Mr. Anderson portrays one after another of the staff of the paper: the managing editor, the assistant managing editor, the city editor, the copy reader, the reporter, the dramatic critic, the artist, the designer, the copy boy. Every one of these persons is a slave with a chain about his neck; everyone of them clearly understands that his function in life is to subserve the glory of his owner.
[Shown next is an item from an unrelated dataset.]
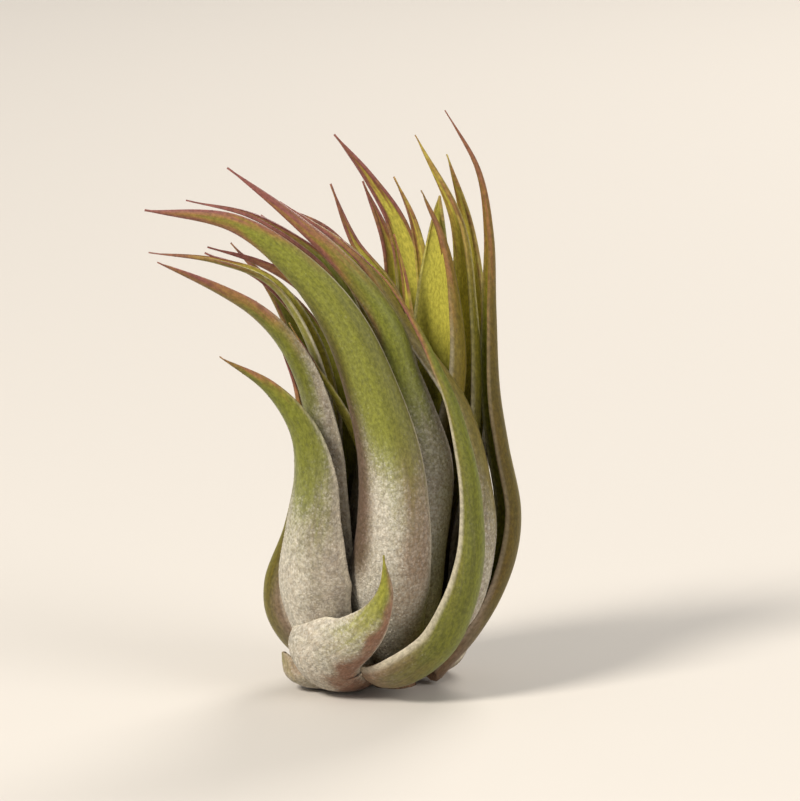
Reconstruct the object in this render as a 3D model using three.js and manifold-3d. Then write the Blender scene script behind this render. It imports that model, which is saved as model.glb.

They think unkindly of Hank De Smith; they speak derisively of his park, his policies, and the amount he is supposed to drink up in a day. But they obey him. Pasted before each man is a typed schedule of prejudice, known technically as the son-of-a-bitch list, and consisting of the names of men who must be given no free publicity. Here all prominent radicals and the business men who have refused to advertise in the paper are lumped in an eternal obloquy of silence.

“Refer to Dealer

“Any copy containing name of: ............., ............., ............., .............,

“Names Not to Appear in Headlines: ............., ............., ............., .............

“Use Title of ‘Mr.’

“Only in connection with H. N. De Smith.”

What smouldering envies or balked ambitions may lie behind this absurd catalogue they do not know. But when this same De Smith buys a block of charity stock, as a matter of course they run headlines across the second title page to inform the city of it

“Praise Hank, from whom all blessings flow,” the tall and heavy Texan sneers gravely.